*** SUPPLIED MATERIAL ***

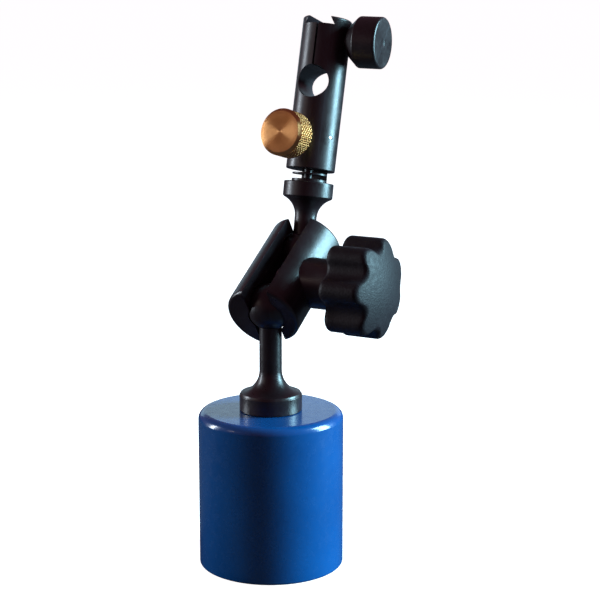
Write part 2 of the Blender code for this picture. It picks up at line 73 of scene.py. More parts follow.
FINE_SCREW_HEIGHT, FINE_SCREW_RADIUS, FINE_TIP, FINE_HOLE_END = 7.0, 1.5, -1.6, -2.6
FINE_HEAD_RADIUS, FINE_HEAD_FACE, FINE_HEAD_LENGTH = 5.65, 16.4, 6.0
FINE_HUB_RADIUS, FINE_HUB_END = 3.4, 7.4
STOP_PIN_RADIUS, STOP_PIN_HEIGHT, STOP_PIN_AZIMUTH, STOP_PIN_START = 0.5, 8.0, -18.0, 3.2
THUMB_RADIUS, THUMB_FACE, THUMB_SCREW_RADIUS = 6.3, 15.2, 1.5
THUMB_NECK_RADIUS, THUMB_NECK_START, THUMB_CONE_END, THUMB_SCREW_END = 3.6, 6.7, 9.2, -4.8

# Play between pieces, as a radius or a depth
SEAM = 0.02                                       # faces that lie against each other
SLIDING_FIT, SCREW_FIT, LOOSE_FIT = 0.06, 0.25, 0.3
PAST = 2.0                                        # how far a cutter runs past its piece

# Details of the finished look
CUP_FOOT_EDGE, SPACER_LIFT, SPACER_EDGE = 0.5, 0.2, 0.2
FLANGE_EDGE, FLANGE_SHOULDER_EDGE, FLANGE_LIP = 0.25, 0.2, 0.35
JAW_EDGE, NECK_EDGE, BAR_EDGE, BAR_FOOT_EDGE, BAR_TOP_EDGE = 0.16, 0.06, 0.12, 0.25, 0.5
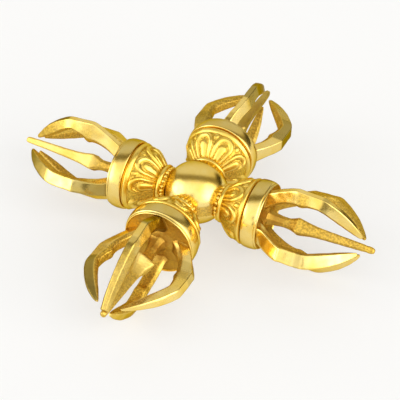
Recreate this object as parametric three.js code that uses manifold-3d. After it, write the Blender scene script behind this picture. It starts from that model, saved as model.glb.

***

WHAT THE TASK REQUIRES:
Write out the entire listing exactly.

REPLY TO THE TASK:
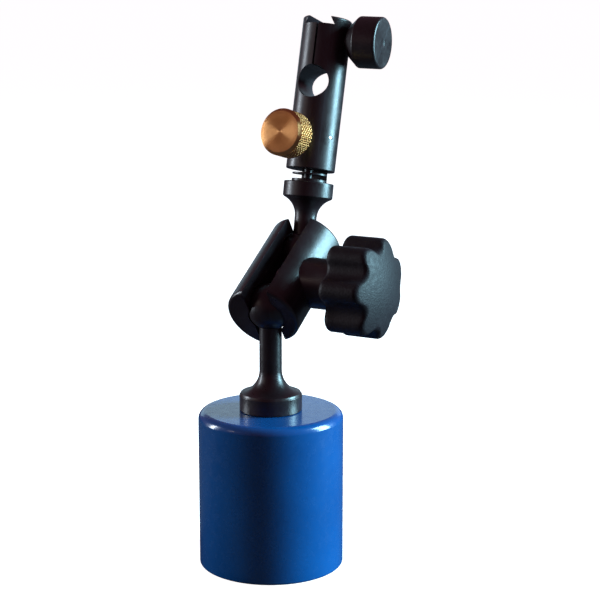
Write part 2 of the Blender code for this picture. It picks up at line 73 of scene.py. More parts follow.
FINE_SCREW_HEIGHT, FINE_SCREW_RADIUS, FINE_TIP, FINE_HOLE_END = 7.0, 1.5, -1.6, -2.6
FINE_HEAD_RADIUS, FINE_HEAD_FACE, FINE_HEAD_LENGTH = 5.65, 16.4, 6.0
FINE_HUB_RADIUS, FINE_HUB_END = 3.4, 7.4
STOP_PIN_RADIUS, STOP_PIN_HEIGHT, STOP_PIN_AZIMUTH, STOP_PIN_START = 0.5, 8.0, -18.0, 3.2
THUMB_RADIUS, THUMB_FACE, THUMB_SCREW_RADIUS = 6.3, 15.2, 1.5
THUMB_NECK_RADIUS, THUMB_NECK_START, THUMB_CONE_END, THUMB_SCREW_END = 3.6, 6.7, 9.2, -4.8

# Play between pieces, as a radius or a depth
SEAM = 0.02                                       # faces that lie against each other
SLIDING_FIT, SCREW_FIT, LOOSE_FIT = 0.06, 0.25, 0.3
PAST = 2.0                                        # how far a cutter runs past its piece

# Details of the finished look
CUP_FOOT_EDGE, SPACER_LIFT, SPACER_EDGE = 0.5, 0.2, 0.2
FLANGE_EDGE, FLANGE_SHOULDER_EDGE, FLANGE_LIP = 0.25, 0.2, 0.35
JAW_EDGE, NECK_EDGE, BAR_EDGE, BAR_FOOT_EDGE, BAR_TOP_EDGE = 0.16, 0.06, 0.12, 0.25, 0.5
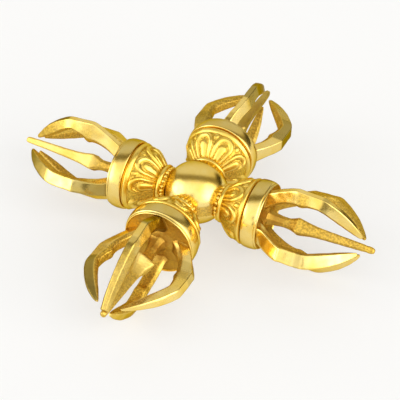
Recreate this object as parametric three.js code that uses manifold-3d. After it, write the Blender scene script behind this picture. It starts from that model, saved as model.glb.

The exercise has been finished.